[What you should do] Copy out every line that contains "parts".

[Dataset extract]
----------------------------------------
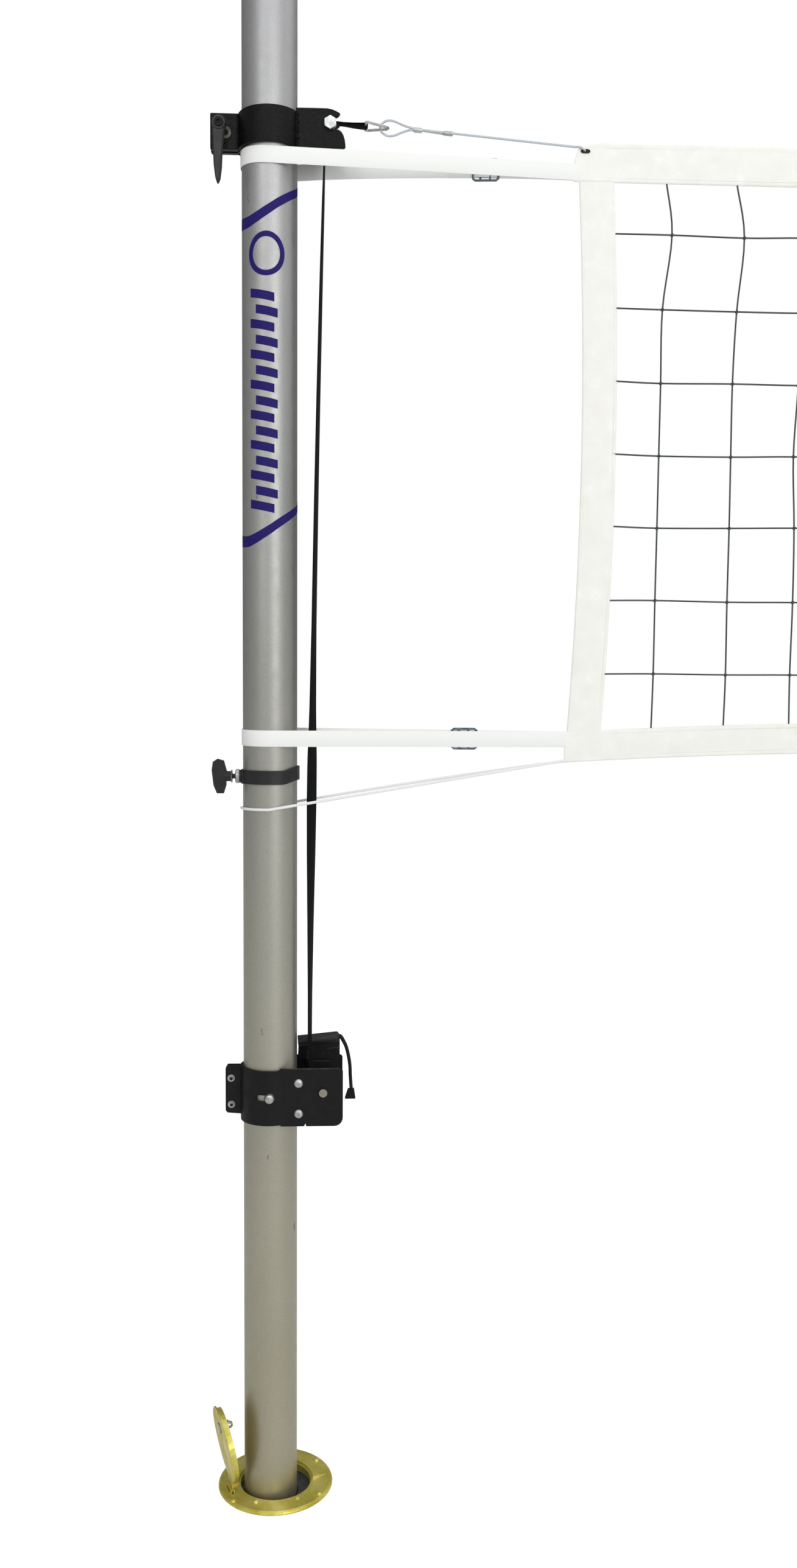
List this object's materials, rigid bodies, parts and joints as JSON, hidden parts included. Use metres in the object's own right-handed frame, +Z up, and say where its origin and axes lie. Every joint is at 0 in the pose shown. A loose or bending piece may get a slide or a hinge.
----------------------------------------
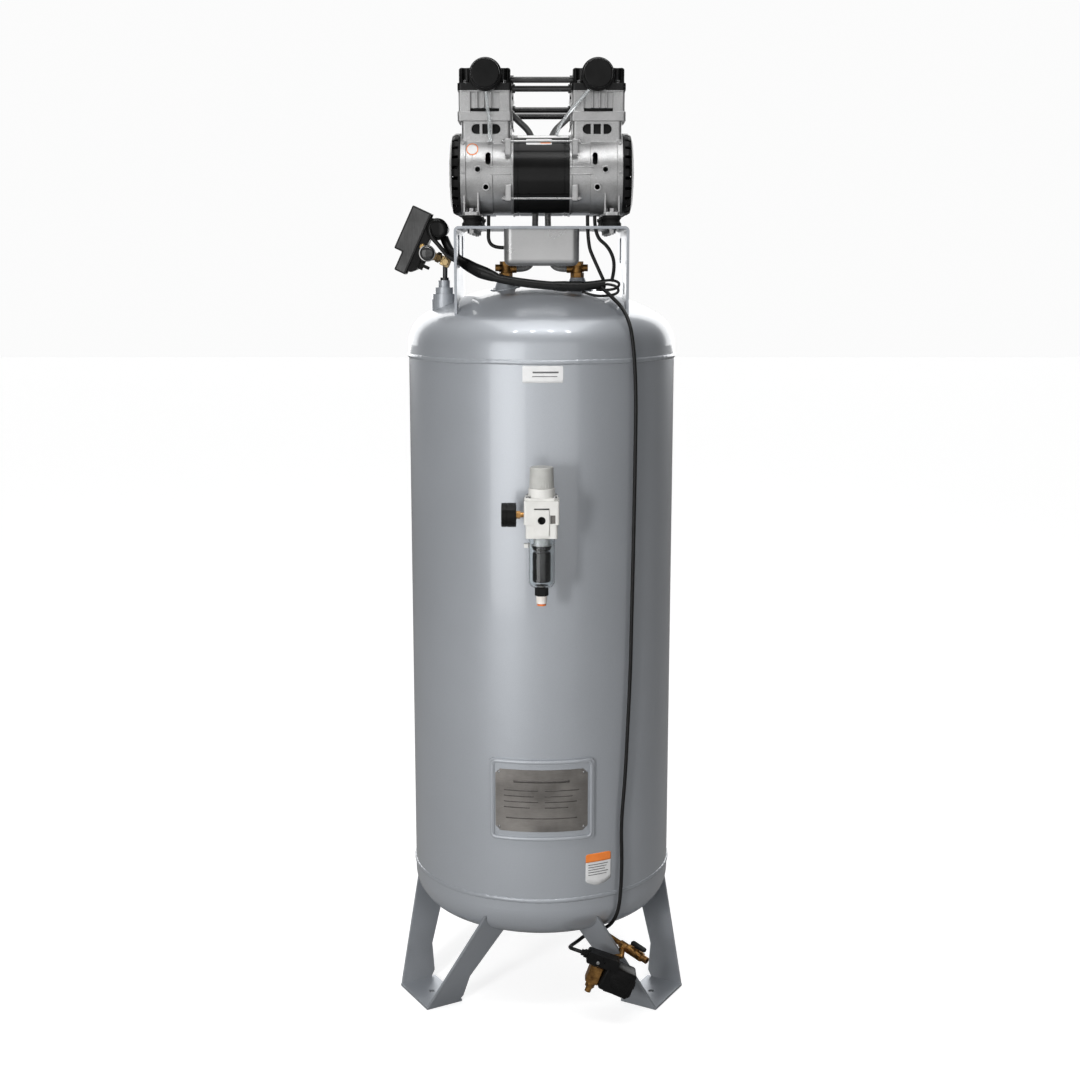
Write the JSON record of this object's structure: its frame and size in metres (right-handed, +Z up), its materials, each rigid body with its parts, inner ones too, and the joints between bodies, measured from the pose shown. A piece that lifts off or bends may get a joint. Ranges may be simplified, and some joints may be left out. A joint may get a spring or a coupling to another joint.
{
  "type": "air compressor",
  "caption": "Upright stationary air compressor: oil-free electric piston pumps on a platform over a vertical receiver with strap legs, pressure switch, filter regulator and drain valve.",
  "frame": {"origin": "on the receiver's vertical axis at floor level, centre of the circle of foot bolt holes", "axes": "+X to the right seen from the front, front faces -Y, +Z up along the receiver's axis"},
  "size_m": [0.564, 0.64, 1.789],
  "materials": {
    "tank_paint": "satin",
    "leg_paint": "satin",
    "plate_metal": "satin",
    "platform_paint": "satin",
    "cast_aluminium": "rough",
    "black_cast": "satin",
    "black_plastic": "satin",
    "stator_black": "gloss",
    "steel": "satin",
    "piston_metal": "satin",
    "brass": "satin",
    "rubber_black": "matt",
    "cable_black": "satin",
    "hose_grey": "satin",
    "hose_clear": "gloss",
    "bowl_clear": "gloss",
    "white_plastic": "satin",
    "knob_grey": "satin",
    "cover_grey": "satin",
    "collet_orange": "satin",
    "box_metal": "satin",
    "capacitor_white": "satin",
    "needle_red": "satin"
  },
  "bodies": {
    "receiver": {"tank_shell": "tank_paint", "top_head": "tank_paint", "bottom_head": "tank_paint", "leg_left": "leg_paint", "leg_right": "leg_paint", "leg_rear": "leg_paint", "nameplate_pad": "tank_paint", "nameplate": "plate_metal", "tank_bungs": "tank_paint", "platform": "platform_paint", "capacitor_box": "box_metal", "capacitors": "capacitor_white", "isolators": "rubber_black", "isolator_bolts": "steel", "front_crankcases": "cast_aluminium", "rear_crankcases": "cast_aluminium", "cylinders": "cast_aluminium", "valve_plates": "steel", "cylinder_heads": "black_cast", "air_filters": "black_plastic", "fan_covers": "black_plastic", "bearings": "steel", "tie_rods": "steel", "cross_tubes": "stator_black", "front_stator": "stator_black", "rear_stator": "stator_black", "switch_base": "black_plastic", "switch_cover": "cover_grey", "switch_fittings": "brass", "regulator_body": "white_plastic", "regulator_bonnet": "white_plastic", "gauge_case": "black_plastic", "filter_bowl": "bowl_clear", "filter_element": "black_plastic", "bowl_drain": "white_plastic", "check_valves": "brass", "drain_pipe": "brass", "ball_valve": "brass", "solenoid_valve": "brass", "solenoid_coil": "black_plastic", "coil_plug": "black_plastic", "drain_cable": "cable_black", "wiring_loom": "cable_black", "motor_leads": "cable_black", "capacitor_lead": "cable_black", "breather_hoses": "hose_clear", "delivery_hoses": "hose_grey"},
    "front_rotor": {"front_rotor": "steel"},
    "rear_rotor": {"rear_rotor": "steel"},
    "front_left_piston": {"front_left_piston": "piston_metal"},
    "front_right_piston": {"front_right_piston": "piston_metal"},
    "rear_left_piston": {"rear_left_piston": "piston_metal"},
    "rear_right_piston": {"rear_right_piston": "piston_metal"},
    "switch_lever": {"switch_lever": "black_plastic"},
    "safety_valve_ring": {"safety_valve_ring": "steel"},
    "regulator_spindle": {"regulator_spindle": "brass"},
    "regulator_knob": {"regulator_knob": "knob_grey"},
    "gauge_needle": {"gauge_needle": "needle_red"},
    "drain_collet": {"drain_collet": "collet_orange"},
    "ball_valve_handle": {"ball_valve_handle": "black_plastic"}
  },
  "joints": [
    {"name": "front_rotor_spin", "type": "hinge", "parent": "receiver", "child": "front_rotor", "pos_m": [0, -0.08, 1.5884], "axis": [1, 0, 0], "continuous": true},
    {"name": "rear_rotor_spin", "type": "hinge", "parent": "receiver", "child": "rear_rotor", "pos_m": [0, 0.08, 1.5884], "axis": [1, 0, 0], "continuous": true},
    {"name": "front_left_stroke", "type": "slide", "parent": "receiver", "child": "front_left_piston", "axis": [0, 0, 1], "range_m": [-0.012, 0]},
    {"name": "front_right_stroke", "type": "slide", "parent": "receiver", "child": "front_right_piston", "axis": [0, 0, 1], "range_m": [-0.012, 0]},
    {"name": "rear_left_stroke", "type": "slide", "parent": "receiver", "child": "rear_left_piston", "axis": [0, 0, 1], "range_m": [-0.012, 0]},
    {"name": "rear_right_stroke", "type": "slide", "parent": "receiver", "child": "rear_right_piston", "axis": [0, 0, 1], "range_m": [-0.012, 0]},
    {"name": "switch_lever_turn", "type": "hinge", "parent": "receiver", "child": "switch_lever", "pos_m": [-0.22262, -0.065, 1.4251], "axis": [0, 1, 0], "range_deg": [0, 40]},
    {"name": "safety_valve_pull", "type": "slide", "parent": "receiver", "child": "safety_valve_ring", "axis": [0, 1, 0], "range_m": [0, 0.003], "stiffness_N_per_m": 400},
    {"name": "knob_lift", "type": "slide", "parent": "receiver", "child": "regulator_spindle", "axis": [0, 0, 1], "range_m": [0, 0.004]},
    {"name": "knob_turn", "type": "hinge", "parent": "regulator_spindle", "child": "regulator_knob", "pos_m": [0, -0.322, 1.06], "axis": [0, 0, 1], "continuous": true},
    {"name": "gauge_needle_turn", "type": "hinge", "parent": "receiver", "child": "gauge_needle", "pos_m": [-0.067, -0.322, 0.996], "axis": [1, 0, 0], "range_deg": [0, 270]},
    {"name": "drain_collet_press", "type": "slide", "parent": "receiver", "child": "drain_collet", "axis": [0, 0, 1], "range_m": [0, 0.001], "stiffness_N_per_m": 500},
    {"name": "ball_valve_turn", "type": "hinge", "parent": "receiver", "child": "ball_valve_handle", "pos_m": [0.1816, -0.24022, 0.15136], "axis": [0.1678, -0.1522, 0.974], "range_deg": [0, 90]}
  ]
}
----------------------------------------
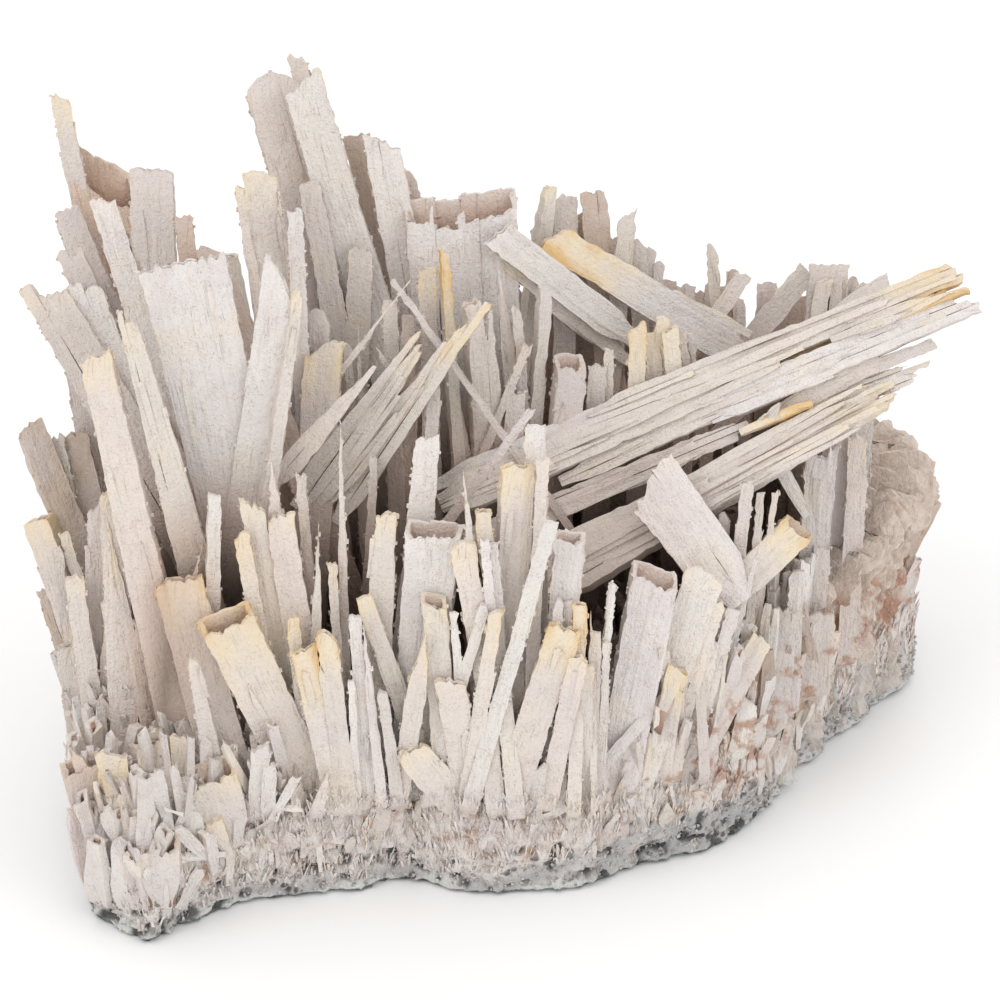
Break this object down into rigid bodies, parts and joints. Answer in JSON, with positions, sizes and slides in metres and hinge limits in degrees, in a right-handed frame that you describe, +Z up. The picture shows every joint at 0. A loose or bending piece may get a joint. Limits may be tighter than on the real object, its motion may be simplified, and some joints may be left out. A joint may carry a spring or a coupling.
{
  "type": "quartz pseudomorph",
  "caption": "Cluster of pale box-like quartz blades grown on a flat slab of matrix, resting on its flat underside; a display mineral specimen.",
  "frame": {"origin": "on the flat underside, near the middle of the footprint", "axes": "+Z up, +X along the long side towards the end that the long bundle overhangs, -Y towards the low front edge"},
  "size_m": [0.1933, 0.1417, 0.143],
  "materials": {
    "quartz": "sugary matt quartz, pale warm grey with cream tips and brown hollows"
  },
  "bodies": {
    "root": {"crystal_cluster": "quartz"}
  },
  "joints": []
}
----------------------------------------
[Result]
List this object's materials, rigid bodies, parts and joints as JSON, hidden parts included. Use metres in the object's own right-handed frame, +Z up, and say where its origin and axes lie. Every joint is at 0 in the pose shown. A loose or bending piece may get a slide or a hinge.
Write the JSON record of this object's structure: its frame and size in metres (right-handed, +Z up), its materials, each rigid body with its parts, inner ones too, and the joints between bodies, measured from the pose shown. A piece that lifts off or bends may get a joint. Ranges may be simplified, and some joints may be left out. A joint may get a spring or a coupling to another joint.
Break this object down into rigid bodies, parts and joints. Answer in JSON, with positions, sizes and slides in metres and hinge limits in degrees, in a right-handed frame that you describe, +Z up. The picture shows every joint at 0. A loose or bending piece may get a joint. Limits may be tighter than on the real object, its motion may be simplified, and some joints may be left out. A joint may carry a spring or a coupling.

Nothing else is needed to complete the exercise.